──────── MATERIAL TO PROCESS ────────

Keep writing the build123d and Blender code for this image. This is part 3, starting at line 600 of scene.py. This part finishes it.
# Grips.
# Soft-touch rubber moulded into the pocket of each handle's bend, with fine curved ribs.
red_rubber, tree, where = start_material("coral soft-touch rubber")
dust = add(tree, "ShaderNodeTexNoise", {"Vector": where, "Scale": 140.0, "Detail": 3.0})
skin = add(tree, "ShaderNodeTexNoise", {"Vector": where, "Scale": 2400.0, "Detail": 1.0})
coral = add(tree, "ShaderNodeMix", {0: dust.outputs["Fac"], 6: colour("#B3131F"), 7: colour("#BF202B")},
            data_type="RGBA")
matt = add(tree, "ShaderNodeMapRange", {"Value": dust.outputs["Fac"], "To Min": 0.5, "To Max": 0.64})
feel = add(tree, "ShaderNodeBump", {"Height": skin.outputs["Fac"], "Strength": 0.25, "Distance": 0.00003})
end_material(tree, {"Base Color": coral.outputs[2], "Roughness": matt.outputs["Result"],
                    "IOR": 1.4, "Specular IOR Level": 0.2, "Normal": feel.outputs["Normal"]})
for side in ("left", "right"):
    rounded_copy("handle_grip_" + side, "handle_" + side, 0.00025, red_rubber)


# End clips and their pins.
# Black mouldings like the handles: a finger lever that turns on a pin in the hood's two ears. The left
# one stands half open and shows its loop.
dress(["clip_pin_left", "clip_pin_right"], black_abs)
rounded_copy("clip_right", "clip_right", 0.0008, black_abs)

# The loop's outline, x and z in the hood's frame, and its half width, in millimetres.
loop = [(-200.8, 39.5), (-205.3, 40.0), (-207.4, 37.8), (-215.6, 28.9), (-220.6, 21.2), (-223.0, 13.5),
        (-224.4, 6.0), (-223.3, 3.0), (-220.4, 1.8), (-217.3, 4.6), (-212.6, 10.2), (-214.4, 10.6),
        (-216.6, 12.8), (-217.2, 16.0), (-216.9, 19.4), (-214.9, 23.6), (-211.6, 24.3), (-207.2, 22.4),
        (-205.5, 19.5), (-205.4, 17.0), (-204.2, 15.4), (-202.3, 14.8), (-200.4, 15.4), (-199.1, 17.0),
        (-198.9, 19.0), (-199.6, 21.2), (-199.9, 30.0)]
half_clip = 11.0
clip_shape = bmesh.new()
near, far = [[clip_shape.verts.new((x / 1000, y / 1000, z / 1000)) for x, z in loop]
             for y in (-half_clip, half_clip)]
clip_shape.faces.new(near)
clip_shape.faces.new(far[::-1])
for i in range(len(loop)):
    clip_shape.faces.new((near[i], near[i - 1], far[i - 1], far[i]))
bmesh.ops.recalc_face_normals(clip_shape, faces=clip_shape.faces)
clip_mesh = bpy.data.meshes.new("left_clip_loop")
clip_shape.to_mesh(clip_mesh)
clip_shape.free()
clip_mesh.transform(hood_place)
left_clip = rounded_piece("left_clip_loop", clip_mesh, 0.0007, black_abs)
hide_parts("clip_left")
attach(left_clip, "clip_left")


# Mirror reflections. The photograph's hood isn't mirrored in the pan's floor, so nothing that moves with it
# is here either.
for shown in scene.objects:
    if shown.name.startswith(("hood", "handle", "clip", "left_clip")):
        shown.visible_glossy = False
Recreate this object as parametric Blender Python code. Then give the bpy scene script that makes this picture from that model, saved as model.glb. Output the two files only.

────────

## WHAT YOU ARE ASKED TO DO
Return the entries above exactly as they appear.

## ANSWER FOR THE TASK
Keep writing the build123d and Blender code for this image. This is part 3, starting at line 600 of scene.py. This part finishes it.
# Grips.
# Soft-touch rubber moulded into the pocket of each handle's bend, with fine curved ribs.
red_rubber, tree, where = start_material("coral soft-touch rubber")
dust = add(tree, "ShaderNodeTexNoise", {"Vector": where, "Scale": 140.0, "Detail": 3.0})
skin = add(tree, "ShaderNodeTexNoise", {"Vector": where, "Scale": 2400.0, "Detail": 1.0})
coral = add(tree, "ShaderNodeMix", {0: dust.outputs["Fac"], 6: colour("#B3131F"), 7: colour("#BF202B")},
            data_type="RGBA")
matt = add(tree, "ShaderNodeMapRange", {"Value": dust.outputs["Fac"], "To Min": 0.5, "To Max": 0.64})
feel = add(tree, "ShaderNodeBump", {"Height": skin.outputs["Fac"], "Strength": 0.25, "Distance": 0.00003})
end_material(tree, {"Base Color": coral.outputs[2], "Roughness": matt.outputs["Result"],
                    "IOR": 1.4, "Specular IOR Level": 0.2, "Normal": feel.outputs["Normal"]})
for side in ("left", "right"):
    rounded_copy("handle_grip_" + side, "handle_" + side, 0.00025, red_rubber)


# End clips and their pins.
# Black mouldings like the handles: a finger lever that turns on a pin in the hood's two ears. The left
# one stands half open and shows its loop.
dress(["clip_pin_left", "clip_pin_right"], black_abs)
rounded_copy("clip_right", "clip_right", 0.0008, black_abs)

# The loop's outline, x and z in the hood's frame, and its half width, in millimetres.
loop = [(-200.8, 39.5), (-205.3, 40.0), (-207.4, 37.8), (-215.6, 28.9), (-220.6, 21.2), (-223.0, 13.5),
        (-224.4, 6.0), (-223.3, 3.0), (-220.4, 1.8), (-217.3, 4.6), (-212.6, 10.2), (-214.4, 10.6),
        (-216.6, 12.8), (-217.2, 16.0), (-216.9, 19.4), (-214.9, 23.6), (-211.6, 24.3), (-207.2, 22.4),
        (-205.5, 19.5), (-205.4, 17.0), (-204.2, 15.4), (-202.3, 14.8), (-200.4, 15.4), (-199.1, 17.0),
        (-198.9, 19.0), (-199.6, 21.2), (-199.9, 30.0)]
half_clip = 11.0
clip_shape = bmesh.new()
near, far = [[clip_shape.verts.new((x / 1000, y / 1000, z / 1000)) for x, z in loop]
             for y in (-half_clip, half_clip)]
clip_shape.faces.new(near)
clip_shape.faces.new(far[::-1])
for i in range(len(loop)):
    clip_shape.faces.new((near[i], near[i - 1], far[i - 1], far[i]))
bmesh.ops.recalc_face_normals(clip_shape, faces=clip_shape.faces)
clip_mesh = bpy.data.meshes.new("left_clip_loop")
clip_shape.to_mesh(clip_mesh)
clip_shape.free()
clip_mesh.transform(hood_place)
left_clip = rounded_piece("left_clip_loop", clip_mesh, 0.0007, black_abs)
hide_parts("clip_left")
attach(left_clip, "clip_left")


# Mirror reflections. The photograph's hood isn't mirrored in the pan's floor, so nothing that moves with it
# is here either.
for shown in scene.objects:
    if shown.name.startswith(("hood", "handle", "clip", "left_clip")):
        shown.visible_glossy = False
Recreate this object as parametric Blender Python code. Then give the bpy scene script that makes this picture from that model, saved as model.glb. Output the two files only.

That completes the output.